- **Exercise details**
Copy out each line that includes the word "object".

Collected data entries:
■ ■ ■ ■ ■
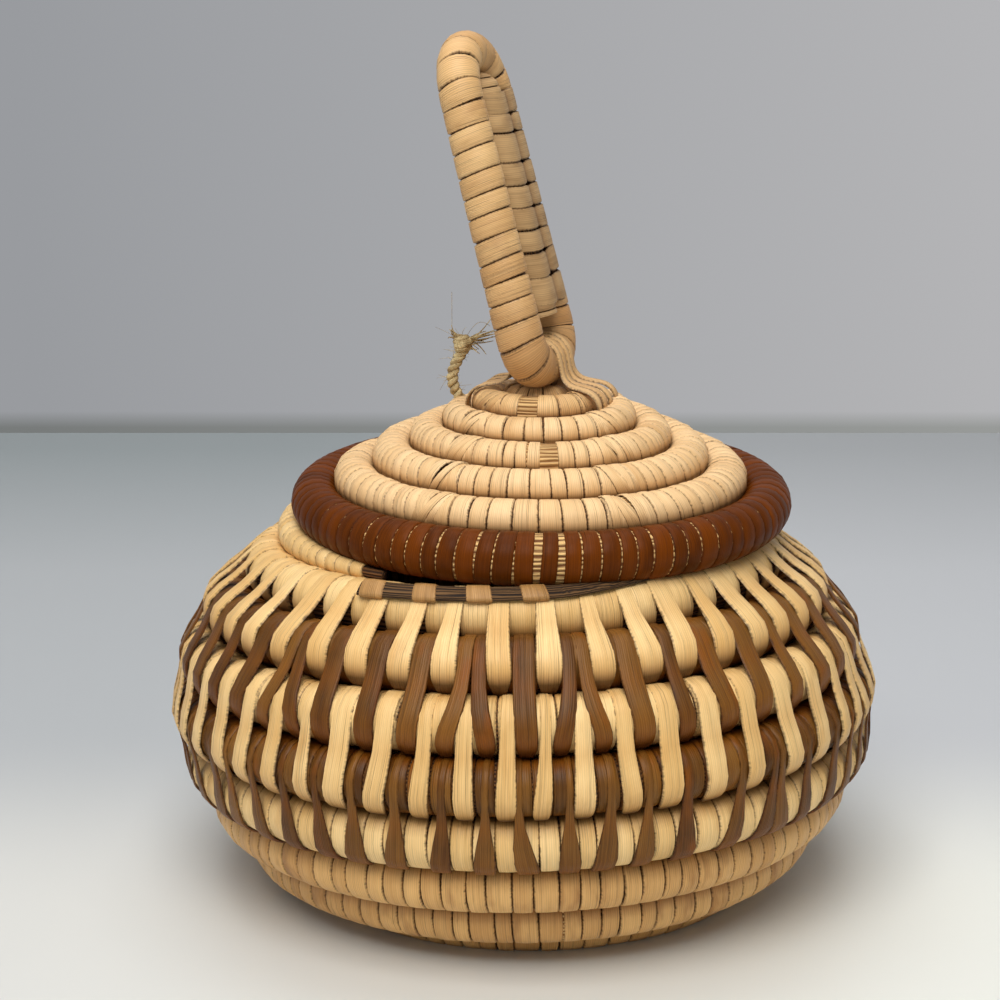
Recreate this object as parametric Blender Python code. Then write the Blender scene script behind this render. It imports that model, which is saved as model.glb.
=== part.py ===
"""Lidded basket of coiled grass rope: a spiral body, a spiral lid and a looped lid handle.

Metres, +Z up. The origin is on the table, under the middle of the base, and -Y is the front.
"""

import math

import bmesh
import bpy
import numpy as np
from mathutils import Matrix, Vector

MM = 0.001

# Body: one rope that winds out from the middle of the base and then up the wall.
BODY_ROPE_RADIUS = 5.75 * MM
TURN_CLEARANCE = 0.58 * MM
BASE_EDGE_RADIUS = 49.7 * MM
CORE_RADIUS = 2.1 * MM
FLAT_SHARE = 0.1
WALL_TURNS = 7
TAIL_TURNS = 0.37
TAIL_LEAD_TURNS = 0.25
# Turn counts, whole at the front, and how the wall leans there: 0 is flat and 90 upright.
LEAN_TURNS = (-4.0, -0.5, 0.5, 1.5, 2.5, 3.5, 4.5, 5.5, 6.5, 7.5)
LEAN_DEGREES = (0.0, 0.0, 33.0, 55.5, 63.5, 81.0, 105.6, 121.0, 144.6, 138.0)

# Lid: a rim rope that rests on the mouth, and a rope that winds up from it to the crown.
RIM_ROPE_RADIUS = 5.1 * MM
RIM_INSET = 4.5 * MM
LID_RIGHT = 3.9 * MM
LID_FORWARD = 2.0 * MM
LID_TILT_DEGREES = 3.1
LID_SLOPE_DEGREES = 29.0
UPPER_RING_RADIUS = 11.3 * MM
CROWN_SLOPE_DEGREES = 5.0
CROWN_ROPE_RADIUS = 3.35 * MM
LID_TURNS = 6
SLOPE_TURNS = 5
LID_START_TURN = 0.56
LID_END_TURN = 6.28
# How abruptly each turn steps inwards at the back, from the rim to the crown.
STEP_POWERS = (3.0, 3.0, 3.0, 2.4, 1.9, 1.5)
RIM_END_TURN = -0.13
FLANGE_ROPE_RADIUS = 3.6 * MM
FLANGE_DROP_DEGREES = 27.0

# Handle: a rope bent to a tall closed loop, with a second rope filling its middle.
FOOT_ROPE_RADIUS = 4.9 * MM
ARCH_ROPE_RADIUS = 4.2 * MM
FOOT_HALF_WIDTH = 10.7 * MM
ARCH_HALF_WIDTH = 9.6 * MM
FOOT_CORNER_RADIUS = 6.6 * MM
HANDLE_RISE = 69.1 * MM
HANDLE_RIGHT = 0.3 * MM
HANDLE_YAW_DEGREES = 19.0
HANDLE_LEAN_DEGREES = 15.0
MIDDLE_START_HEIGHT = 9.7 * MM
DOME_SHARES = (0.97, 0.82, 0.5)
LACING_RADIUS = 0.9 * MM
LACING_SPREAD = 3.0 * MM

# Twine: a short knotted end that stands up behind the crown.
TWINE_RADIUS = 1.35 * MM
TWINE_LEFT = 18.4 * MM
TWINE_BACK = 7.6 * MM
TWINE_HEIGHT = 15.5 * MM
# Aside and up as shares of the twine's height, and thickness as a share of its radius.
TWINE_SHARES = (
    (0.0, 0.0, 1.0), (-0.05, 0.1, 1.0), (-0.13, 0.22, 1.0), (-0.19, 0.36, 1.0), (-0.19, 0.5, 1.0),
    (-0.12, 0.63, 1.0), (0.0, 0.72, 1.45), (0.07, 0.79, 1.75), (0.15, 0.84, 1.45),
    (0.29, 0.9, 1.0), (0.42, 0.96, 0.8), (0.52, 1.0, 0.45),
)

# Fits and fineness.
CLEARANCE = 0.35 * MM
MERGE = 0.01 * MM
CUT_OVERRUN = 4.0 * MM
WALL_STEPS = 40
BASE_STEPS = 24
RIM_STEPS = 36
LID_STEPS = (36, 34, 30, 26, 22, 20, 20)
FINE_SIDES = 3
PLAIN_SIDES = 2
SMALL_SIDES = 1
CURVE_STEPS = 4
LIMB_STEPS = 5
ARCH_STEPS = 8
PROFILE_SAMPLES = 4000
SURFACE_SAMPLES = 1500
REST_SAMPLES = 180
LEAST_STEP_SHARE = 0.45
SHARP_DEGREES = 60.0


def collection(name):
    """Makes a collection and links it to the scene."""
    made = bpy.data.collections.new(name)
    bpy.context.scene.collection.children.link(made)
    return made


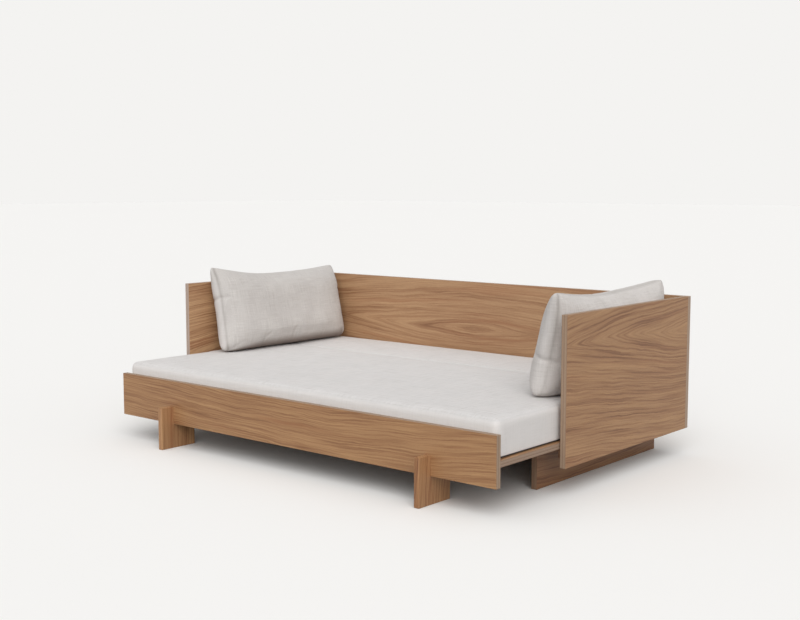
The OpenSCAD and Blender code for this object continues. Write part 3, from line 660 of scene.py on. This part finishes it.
■ ■ ■ ■ ■
- **Worked solution**
Recreate this object as parametric Blender Python code. Then write the Blender scene script behind this render. It imports that model, which is saved as model.glb.
The OpenSCAD and Blender code for this object continues. Write part 3, from line 660 of scene.py on. This part finishes it.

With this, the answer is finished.